闲情偶寄·词曲部·格局第六·填词余论原文
闲情偶寄·词曲部·格局第六·填词余论
清·许浑
读金圣叹所评《西厢记》,能令千古才人心死。夫人作文传世,欲天下后代知之也,且欲天下后代称许而赞叹之也。殆其文成矣,其书传矣,天下后代既群然知之,复群然称许而赞叹之矣,作者之苦心,不几大慰乎哉?予曰:未甚慰也。誉人而不得其实,其去毁也几希。但云千古传奇当推《西厢》第一,而不明言其所以为第一之故,是西施之美,不特有目者赞之,肓人亦能赞之矣。自有《西厢》以迄于今,四百余载,推《西厢》为填词第一者,不知几千万人,而能历指其所以为第一之故者,独出一金圣叹。是作《西厢》者之心,四百余年未死,而今死矣。不特作《西厢》者心死,凡千古上下操觚立言者之心,无不死矣。人患不为王实甫耳,焉知数百年后,不复有金圣叹其人哉!
圣叹之评《西厢》,可谓晰毛辨发,穷幽极微,无复有遗议于其间矣。然以予论文,圣叹所评,乃文人把玩之《西厢》,非优人搬弄之《西厢》也。文字之三昧,圣叹已得之;优人搬弄之三昧,圣叹犹有待焉。如其至今不死,自撰新词几部,由浅及深,自生而熟,则又当自火其书,而别出一番诠解。甚矣,此道之难言也!
圣叹之评《西厢》,其长在密,其短在拘,拘即密之已甚者也。无一句一字不逆溯其源,而求命意之所在,是则密矣,然亦知作者于此,有出于有心,有不必尽出于有心者乎?心之所至,笔亦至焉,是人之所能为也;若夫笔之所至,心亦至焉,则人不能尽主之矣。且有心不欲然,而笔使之然,若有鬼物主持其间者,此等文字,尚可谓之有意乎哉?文章一道,实实通神,非欺人语。千古奇文,非人为之,神为之、鬼为之也,人则鬼神所附者耳。
闲情偶寄·词曲部·格局第六·填词余论译文
读金圣叹所点评的《西厢记》,能让古往今来的才子心死。一个人写的文章想在世间流传,是想让天下后代知道他,况且也想天下后代称许和赞叹他。大概他的文章写成了,他的书流传了,天下后代大家都已经知道他了,又都称许和赞叹他了,那么作者的苦心,不是也就得到最大的安慰了吗?我说:没什么安慰。赞誉人却不能说到实处,那跟诋毁也差不了多少。只说千古传奇,应该推举《西厢记》为第一,却不能明白地说出它之所以成为第一的原因。这就像西施的美貌,不仅有眼睛的人赞美她,盲人也同样能赞美她。从有《西厢记》以来,直到今天,已有四百多年了,推举《西厢记》为戏曲作品中第一的,不知有几千几万人,可是能一一指出它之所以为第一的原因的,独有一个金圣叹。这创作《西厢记》的作者的心,四百多年以来一直没有死,到如今才算死了。不仅创作《西厢记》的作者的心死了,凡是从古到今著书立说的人的心,没有不死的了。人们都忧虑自己不是王实甫,又哪里知道几百年后,不会再有金圣叹这样的人呢?

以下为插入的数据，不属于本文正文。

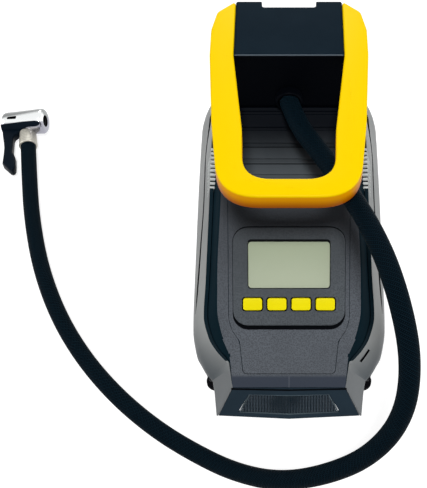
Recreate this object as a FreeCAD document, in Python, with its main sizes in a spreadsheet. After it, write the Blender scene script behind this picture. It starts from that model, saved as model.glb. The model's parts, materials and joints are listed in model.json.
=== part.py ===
"""Portable tire inflator with a loop handle, a battery dock and a braided hose.

Millimetres. +Z is up, the display faces the user at -Y, and +X is the user's right.
The origin is on the floor, under the middle of the housing.
"""
import FreeCAD
import Part
import Sketcher
import math
import os
import re

from FreeCAD import Placement, Rotation, Vector

os.makedirs("parts", exist_ok=True)

doc = FreeCAD.newDocument("TireInflator")
sheet = doc.addObject("Spreadsheet::Sheet", "Sizes")

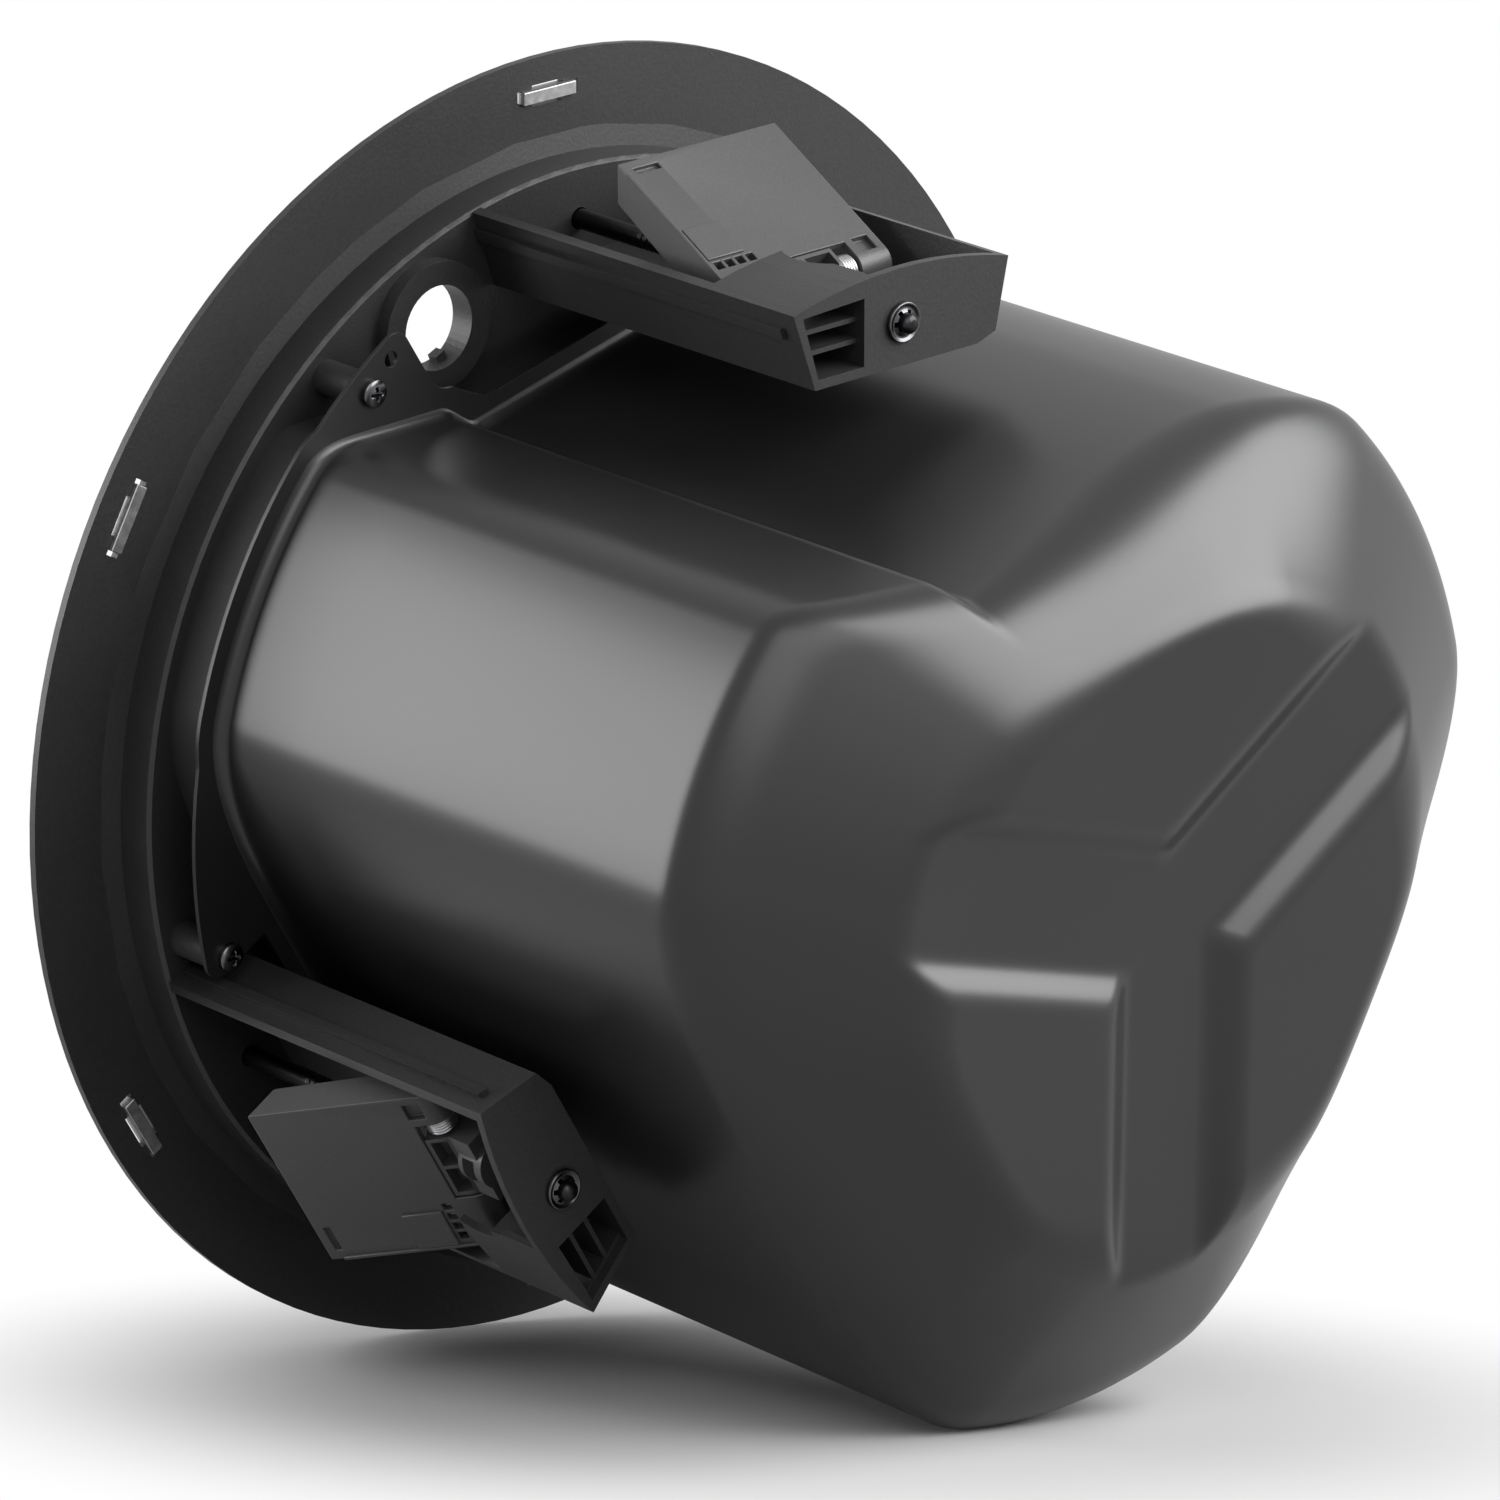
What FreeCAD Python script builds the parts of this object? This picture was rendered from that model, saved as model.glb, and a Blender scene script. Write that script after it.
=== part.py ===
import FreeCAD, Part
import math
import os

# Round in-ceiling loudspeaker. Origin: centre of the flange's room-side face. +Z points through the ceiling,
# towards the rear of the can. Tower A stands at +Y, towers B and C follow every 120 degrees. Millimetres.

V = FreeCAD.Vector
Z_AXIS = V(0, 0, 1)

# Flange, neck and shelf of the moulded baffle
flange_r = 165.0
flange_t = 3.0
flange_edge_r = 1.0
grille_rim = 4.0
grille_seat_r = flange_r - grille_rim
grille_seat_depth = 0.8
flange_width = 25.5
neck_r = flange_r - flange_width
flare_w = 5.5
flare_r = neck_r + flare_w
flare_rise = 0.9
neck_wall = 2.8
neck_chamfer = 0.9
shelf_rear_z = 14.5
shelf_t = 3.0
neck_top_z = shelf_rear_z - neck_chamfer

# Clamp towers: angles round the baffle and the section of one tower in its own frame
# (t runs anticlockwise round the speaker, r points away from its axis)
tower_count = 3
tower_first_angle = 90.0
tower_len = 112.5
tower_rear_z = shelf_rear_z + tower_len
tower_setback = 0.1
tower_outer_r = neck_r - tower_setback
tower_depth = 24.2
tower_inner_r = tower_outer_r - tower_depth
tower_half_t = 35.0
tower_lean_ccw = 7.0
tower_lean_cw = 4.0
tower_foot_ccw_t = tower_half_t - tower_lean_ccw
tower_foot_cw_t = tower_half_t - tower_lean_cw
tower_toe_cut = 6.0
tower_toe_t = tower_foot_cw_t - tower_toe_cut
tower_toe_rise = 2.0
tower_toe_r = tower_inner_r + tower_toe_rise
tower_wall = 2.2
tower_end_t = 2.2
rail_w = 2.8
rail_setback = 8.8
rail_high_r = tower_outer_r - rail_setback
rail_low_r = rail_high_r - rail_w
rail_proud = 1.3
rail_end_gap = 5.0
roof_len = 30.0
roof_front_z = tower_rear_z - roof_len
roof_inner_t = 9.0
roof_bay_r = 14.0
roof_t = 2.0
pocket_cw_t = 12.2
pocket_side = 3.0
pocket_ccw_t = tower_half_t - pocket_side
pocket_floor = 2.4
pocket_low_r = tower_inner_r + pocket_floor
pocket_cover = 5.8
pocket_high_r = tower_outer_r - pocket_cover
pocket_depth = 17.0
pocket_wall = 1.6
pocket_rib_t = 1.2

# Clamp screw, its washer and the running clearances of the clamp
screw_cover = 13.3
screw_pitch_r = tower_outer_r - screw_cover
screw_r = 2.5
screw_tip = 4.0
screw_head_r = 4.6
screw_head_h = 3.4
run_gap = 0.06
side_gap = 0.3
washer_r = 5.0
washer_t = 1.0

# Clamp carriage, nut and flap
hinge_drop = 33.7
hinge_z = tower_rear_z - hinge_drop
hinge_out = 1.9
hinge_r = screw_pitch_r + hinge_out
trunnion_r = 2.0
block_cw_t = -10.0
block_ccw_t = 9.6
block_front_len = 8.8
block_front_z = hinge_z - block_front_len
block_rear_len = 10.7
block_rear_z = hinge_z + block_rear_len
block_rise = 2.6
block_top_r = hinge_r + block_rise
barrel_rib_t = 1.1
barrel_pocket_depth = 4.0
barrel_pocket_rear = 1.2
nut_side = 8.0
nut_t = 4.0
nut_cover = 5.0
nut_z = block_rear_z - nut_cover
nut_boss_r = 6.4
flap_angle = 30.0
flap_side_cw = 6.1
flap_side_ccw = 1.6
flap_cw_t = flap_side_cw - tower_foot_cw_t
flap_ccw_t = tower_foot_ccw_t - flap_side_ccw
flap_reach = 36.3
flap_front_z = hinge_z - flap_reach
flap_tip_h = 9.7
knuckle_r = 4.8
knuckle_cw_t = -15.0
knuckle_ccw_t = 10.2
flap_skin = 2.0
flap_side = 1.8
flap_heel = 4.6
flap_rod_slot = 9.8
flap_pocket = 5.0
flap_pocket_depth = 1.6
flap_vents = 4
flap_vent_side = 2.3
flap_vent_pitch = 3.4
flap_corner_slot = (8.0, 1.8, 1.2)
spring_wire_r = 0.42
spring_coil_r = 3.6
spring_turns = 5
spring_leg = 4.0

# Grille magnets and their slots
magnet_count = 6
magnet_inset = 5.6
magnet_pitch_r = grille_seat_r - magnet_inset
magnet_first_angle = 30.0
magnet_len = 17.0
magnet_w = 3.4
magnet_h = 3.4
slot_len = 19.5
slot_mid_len = 10.0
slot_w = 5.4
slot_end_w = 3.6

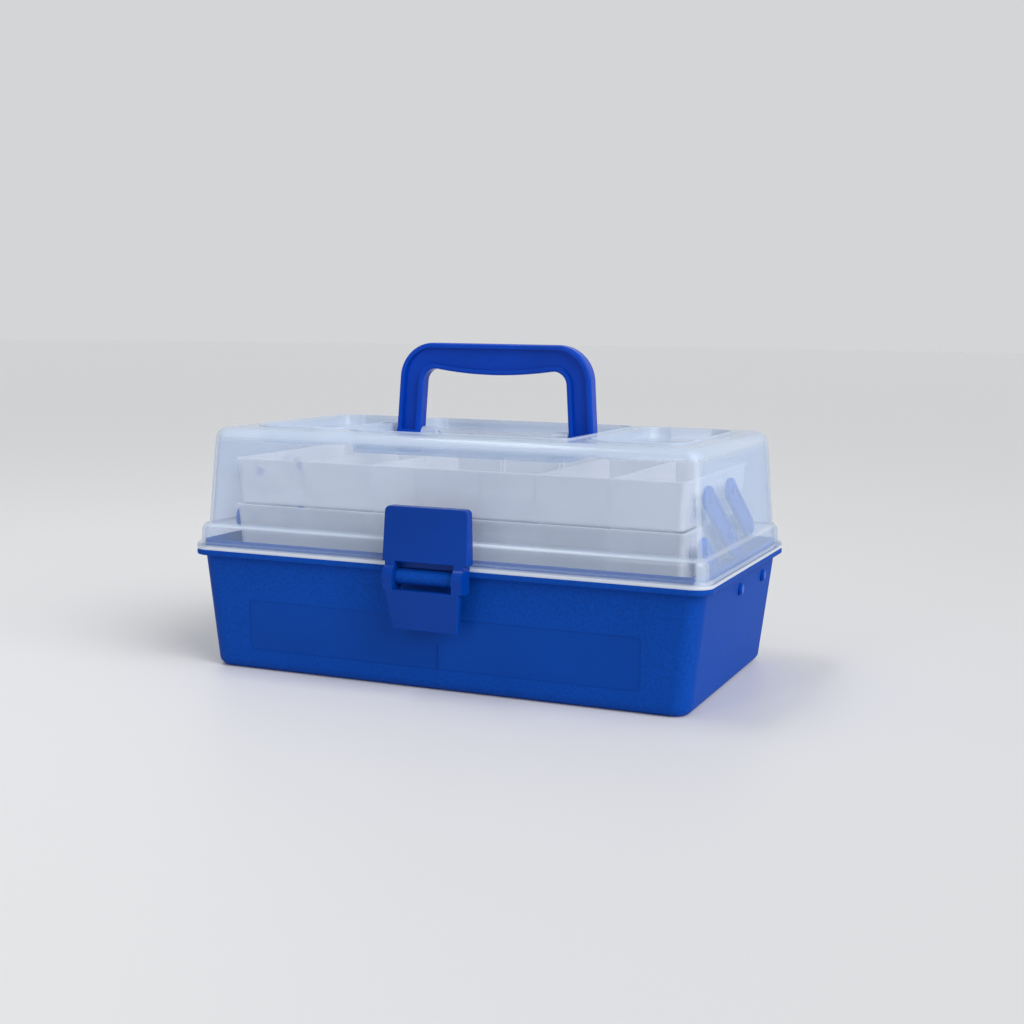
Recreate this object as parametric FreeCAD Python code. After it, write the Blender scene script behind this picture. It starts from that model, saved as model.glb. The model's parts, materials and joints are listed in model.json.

金圣叹点评《西厢记》,可说是连毛发都辨析得清清楚楚,洞察入微到了极点,在点评中不再有遗漏的议论了。然而依我说来,金圣叹所点评的是文人把玩的《西厢记》,不是演员搬弄的《西厢记》。文章的三昧,金圣叹已经得到了;演员搬弄的三昧,金圣叹还有待进一步的探究。如果金圣叹至今没死,自己撰写几部新的戏曲,由浅入深,从生到熟,那么到时候又该自己焚毁《西厢记》的点评,另作一番诠释了。这戏曲作品的评论,实在是太难了!
金圣叹点评《西厢记》,它的长处在于细密,短处在于拘泥。拘泥就是细密得过了头。没有一句话一个字不追溯它们的来源,来试图寻求作者之所以这样写的本意,这样倒是细密了,然而他知道作者这样写,有的是出于有心,还有不一定是出于有心的吗?心想到哪里,笔也写到哪里,这是人们都能做到的。如果笔写到哪里,心也想到哪里,那么这就不是人们都能做主的了。而且还有心不想这样写,可是笔驱使他这样写,就像有鬼神在其中支配一样。这样的文字,还可以说是作者有意写的吗?写文章这一门道,实实在在是通神的,并不是欺骗人的话。千古奇文,不是人写出来的,而是神写出来的、鬼写出来的,人只不过就是鬼神所附的躯壳而已。